By permitting Plaintiff to recover in tort for damage to other property, another question naturally follows. Particularly, it is unclear from whom Plaintiff may recover. Since neither Defendant addressed this issue in their memoranda, the Court will consider it later, upon motion of any party.

The Court will enter an order consistent with this memorandum opinion.


The Court having issued a Memorandum Opinion, and being otherwise sufficiently advised,

IT IS HEREBY ORDERED that Defendants' Motion to Dismiss Plaintiff's tort claims for strict liability and negligence are SUSTAINED to the extent that Plaintiff seeks to recover in tort for the cost of identifying, repairing, or replacing the defective utility poles.

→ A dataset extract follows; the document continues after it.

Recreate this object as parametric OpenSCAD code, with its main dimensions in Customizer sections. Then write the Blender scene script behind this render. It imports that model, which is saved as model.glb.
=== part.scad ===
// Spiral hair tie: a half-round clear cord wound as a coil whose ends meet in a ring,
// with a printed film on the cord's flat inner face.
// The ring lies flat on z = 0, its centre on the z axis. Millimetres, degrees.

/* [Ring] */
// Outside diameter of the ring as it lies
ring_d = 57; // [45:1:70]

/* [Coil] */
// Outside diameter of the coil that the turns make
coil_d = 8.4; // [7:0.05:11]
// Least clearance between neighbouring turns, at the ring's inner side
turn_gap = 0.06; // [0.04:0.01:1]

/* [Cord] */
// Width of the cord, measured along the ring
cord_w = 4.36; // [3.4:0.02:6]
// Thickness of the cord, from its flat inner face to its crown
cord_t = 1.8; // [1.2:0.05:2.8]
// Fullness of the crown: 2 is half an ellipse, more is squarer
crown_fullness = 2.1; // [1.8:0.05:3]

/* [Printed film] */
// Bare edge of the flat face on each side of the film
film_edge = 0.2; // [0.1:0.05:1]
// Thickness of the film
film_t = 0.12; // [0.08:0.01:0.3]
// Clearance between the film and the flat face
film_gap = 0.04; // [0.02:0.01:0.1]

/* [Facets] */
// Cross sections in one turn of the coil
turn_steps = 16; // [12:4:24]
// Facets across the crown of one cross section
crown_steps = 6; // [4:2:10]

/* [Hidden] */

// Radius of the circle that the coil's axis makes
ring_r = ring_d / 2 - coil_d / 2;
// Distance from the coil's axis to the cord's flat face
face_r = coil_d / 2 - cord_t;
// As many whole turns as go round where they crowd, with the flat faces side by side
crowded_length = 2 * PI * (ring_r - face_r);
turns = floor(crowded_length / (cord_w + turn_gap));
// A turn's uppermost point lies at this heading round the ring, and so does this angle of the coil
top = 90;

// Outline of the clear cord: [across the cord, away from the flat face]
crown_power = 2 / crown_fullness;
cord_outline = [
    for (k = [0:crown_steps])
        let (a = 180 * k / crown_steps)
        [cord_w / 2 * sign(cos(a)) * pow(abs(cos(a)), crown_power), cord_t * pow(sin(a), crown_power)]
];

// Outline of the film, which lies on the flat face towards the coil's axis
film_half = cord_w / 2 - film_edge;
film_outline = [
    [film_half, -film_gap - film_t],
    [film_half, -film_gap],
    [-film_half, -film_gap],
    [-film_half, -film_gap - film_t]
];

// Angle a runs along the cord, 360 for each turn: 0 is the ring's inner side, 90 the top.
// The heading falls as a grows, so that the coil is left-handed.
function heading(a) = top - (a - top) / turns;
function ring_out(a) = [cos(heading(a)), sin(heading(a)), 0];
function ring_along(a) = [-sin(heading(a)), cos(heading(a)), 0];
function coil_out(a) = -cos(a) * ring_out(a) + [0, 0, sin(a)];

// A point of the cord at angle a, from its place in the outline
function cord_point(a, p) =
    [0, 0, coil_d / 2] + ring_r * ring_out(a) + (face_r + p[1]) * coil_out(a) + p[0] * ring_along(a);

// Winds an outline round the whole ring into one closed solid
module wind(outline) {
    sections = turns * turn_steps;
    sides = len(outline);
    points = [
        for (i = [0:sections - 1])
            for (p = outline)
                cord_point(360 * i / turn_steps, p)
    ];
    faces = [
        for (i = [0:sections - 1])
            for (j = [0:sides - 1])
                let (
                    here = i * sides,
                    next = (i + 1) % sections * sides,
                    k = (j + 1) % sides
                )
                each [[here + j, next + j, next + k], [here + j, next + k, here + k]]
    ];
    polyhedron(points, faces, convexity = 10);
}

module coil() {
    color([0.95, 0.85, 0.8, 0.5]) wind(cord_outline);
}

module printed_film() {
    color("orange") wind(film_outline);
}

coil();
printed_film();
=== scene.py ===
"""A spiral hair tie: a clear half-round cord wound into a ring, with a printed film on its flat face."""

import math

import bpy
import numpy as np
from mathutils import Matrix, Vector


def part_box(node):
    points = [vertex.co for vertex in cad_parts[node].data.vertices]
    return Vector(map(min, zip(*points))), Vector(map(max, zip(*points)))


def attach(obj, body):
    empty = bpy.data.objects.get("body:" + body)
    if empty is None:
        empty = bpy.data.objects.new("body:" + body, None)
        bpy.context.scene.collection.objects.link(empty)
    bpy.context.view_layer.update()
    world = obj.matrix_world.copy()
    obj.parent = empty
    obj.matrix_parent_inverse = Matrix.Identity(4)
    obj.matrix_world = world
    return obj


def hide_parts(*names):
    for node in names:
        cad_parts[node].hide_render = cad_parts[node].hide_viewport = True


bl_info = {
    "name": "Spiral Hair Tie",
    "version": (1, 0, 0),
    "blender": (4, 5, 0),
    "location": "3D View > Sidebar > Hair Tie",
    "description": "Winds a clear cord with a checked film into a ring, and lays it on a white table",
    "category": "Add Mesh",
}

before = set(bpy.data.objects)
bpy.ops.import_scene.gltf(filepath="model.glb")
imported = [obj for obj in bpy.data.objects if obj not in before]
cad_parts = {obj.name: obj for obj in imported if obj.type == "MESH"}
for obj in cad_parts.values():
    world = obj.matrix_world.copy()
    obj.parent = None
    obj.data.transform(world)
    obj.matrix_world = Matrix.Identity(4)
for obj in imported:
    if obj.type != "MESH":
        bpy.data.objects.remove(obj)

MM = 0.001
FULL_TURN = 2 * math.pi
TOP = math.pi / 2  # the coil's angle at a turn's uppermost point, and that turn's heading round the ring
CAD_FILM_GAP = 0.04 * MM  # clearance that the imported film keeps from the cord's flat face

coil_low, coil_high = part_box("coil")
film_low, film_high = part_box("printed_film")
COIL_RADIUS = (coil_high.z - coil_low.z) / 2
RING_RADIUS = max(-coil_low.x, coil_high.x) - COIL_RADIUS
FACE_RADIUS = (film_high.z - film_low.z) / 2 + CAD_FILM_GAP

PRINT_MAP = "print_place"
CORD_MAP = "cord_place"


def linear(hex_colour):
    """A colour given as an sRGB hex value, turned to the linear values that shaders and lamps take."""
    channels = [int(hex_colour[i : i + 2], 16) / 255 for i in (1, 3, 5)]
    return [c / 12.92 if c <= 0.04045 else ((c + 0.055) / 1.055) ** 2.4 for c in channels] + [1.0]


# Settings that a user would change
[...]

[1] See East River S.S. Corp. v. Transamerica Delaval, Inc., 476 U.S. 858, 106 S. Ct. 2295, 90 L. Ed. 2d 865 (1986) (clearly articulating the economic loss rule) and Jones & Laughlin Steel Corp. v. Johns-Manville Sales Corp., 626 F.2d 280, 287 n. 13 (3d Cir.1980) (providing a large list of courts that held that economic losses are not recoverable in actions sounding in tort).

[2] Recently, the Kentucky Supreme Court issued an unreported opinion that casts some doubt on the holding in Falcon Coal. See Real Estate Marketing, Inc. v. Franz, 885 S.W.2d 921 (Ky. 1994). In Franz, the issue was whether homeowners, when they are not the original purchasers, can assert a viable claim against the home-builder for structural defects. Neither contractual nor U.C.C. remedies were available to the Franz plaintiffs. The court noted "we do not go so far as the Court of Appeals' decision in Falcon Coal, limiting recovery under a products liability theory to damage or destruction of property `other' than the product itself." This unpublished case is, of course, not binding precedent. It is also easily distinguishable from cases that traditionally merit the application of the economic loss rule, in that it does not involve a transaction between a commercial buyer and seller.